The Latino attributes of intense passion, sentimentalism, and
romanticism do not diminish any, but in fact even enhance, nay, inflame
revolutionary zeal. Che makes the perfect argument: “At the risk of seeming
ridiculous, let me say that the true revolutionary is guided by a great feeling
of love. It is impossible to think of a genuine revolutionary lacking this
quality.”
(In college, barely versed in Che’s life and works, I wrote an essay on
Che titled The Romantic Revolutionary. Modesty be damned, I got a flat 1 on
that. More importantly, bragging rights for having already grasped Che’s
essence even then. Though my enchantment with Che started in high school, in –
of all places – the seminary.)
Humanism
Che takes the humanist facet of the revolution further: “Revolutions,
accelerated radical social changes, are made of circumstances; not always,
almost never, or perhaps never can science predict their mature form in all its
detail. They are made of passions, of man’s fight for social vindication, and
never perfect.”
Yet another taboo in the revolutionary movement – adventurism – was
taken to the positive plane by Che: “Many will call me an adventurer, and I am,
but of a different type: of those who put their lives on the line to
demonstrate their truths.”
So, Che demonstrated his truth with his death, something the romantic
adventurer in him put thus: “Wherever death may surprise us, it is most
welcome. Our funeral dirge will be the staccato sound of machineguns and the
cries of battle and victory.”
Some object lessons there for the RAM. The Magdalo, the YOU and
what-have-you in the Philippine military wanting a coup.
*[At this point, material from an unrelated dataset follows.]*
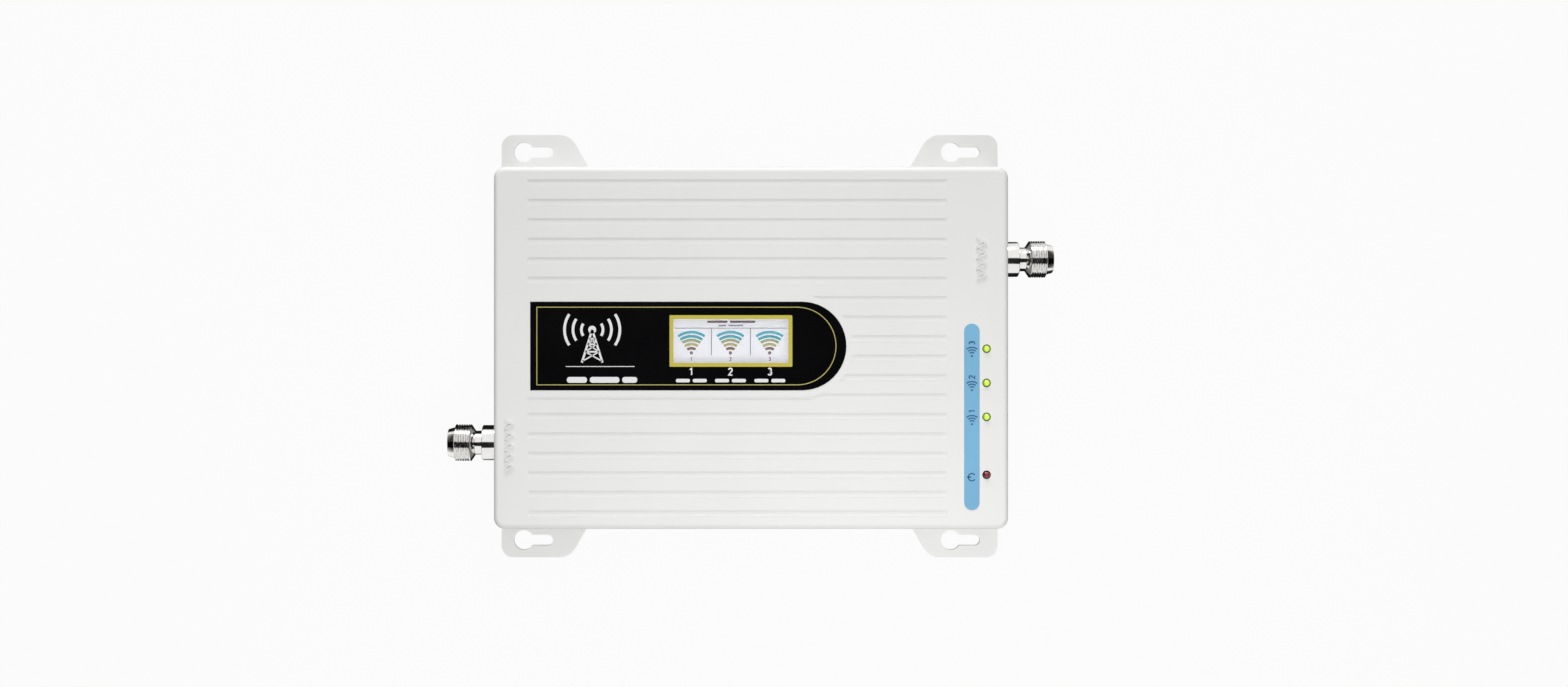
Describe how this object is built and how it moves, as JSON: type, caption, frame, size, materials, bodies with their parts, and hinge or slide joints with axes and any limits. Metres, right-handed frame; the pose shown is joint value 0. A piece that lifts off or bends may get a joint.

Che’s thesis on revolutionary praxis makes one of the most succinct on
the subject: “And it must be said quite sincerely that in a true revolution, to
which everything is given, from which no material returns are expected, the
task of revolutionary vanguard is both magnificent and anxious…In these
conditions, a great dose of humanity is needed, a sense of justice and truth,
if we are not to fall in the trap of extreme dogmatism, of cold scholasticism,
of isolation from the masses. Every day we have to fight so that love for
humanity can be transformed into concrete deeds, into acts that set an example,
that mobilize.”
There lie lessons in revolutions Che had fought, had seen and in those
he did not see: the Stalinist dogmatism that pervaded the Soviet Union and its
satellites, the excesses of China’s Great Proletarian Cultural Revolution,
Mao’s cult of personality, the Khmer Rouge’s killing fields.
Failure
Before his fatal failure in Bolivia, Che bombed out in the Congo in the
1965 attempt to start the conflagration of the African continent that to him
represented “one of, if not the most, important battlefields against every form
of exploitation that exists in the world.”
“We cannot liberate by ourselves a country that does not wish to fight,”
Che conceded defeat six months after. A pointed lesson that it is as hard to start
as to stop revolution from without. Lessons for Che himself in Bolivia, for the
USA in Vietnam, and the Soviet Union in Afghanistan. Lessons still unheeded
today in Iraq, in Chechnya, and again, in Afghanistan. Hasta la victoria
siempre – ever onward to victory – usually captions the Che icon. It was
the exhortation that closed Che’s letter to Fidel Castro before he left for the
Congo. It has become the rallying cry for revolutionaries around the world.
But Che had a more stirring call for revolutionary solidarity: “If you
can tremble with indignation every time an injustice is committed in the world,
we are comrades.”
Hasta siempre, Comandante Che Guevara!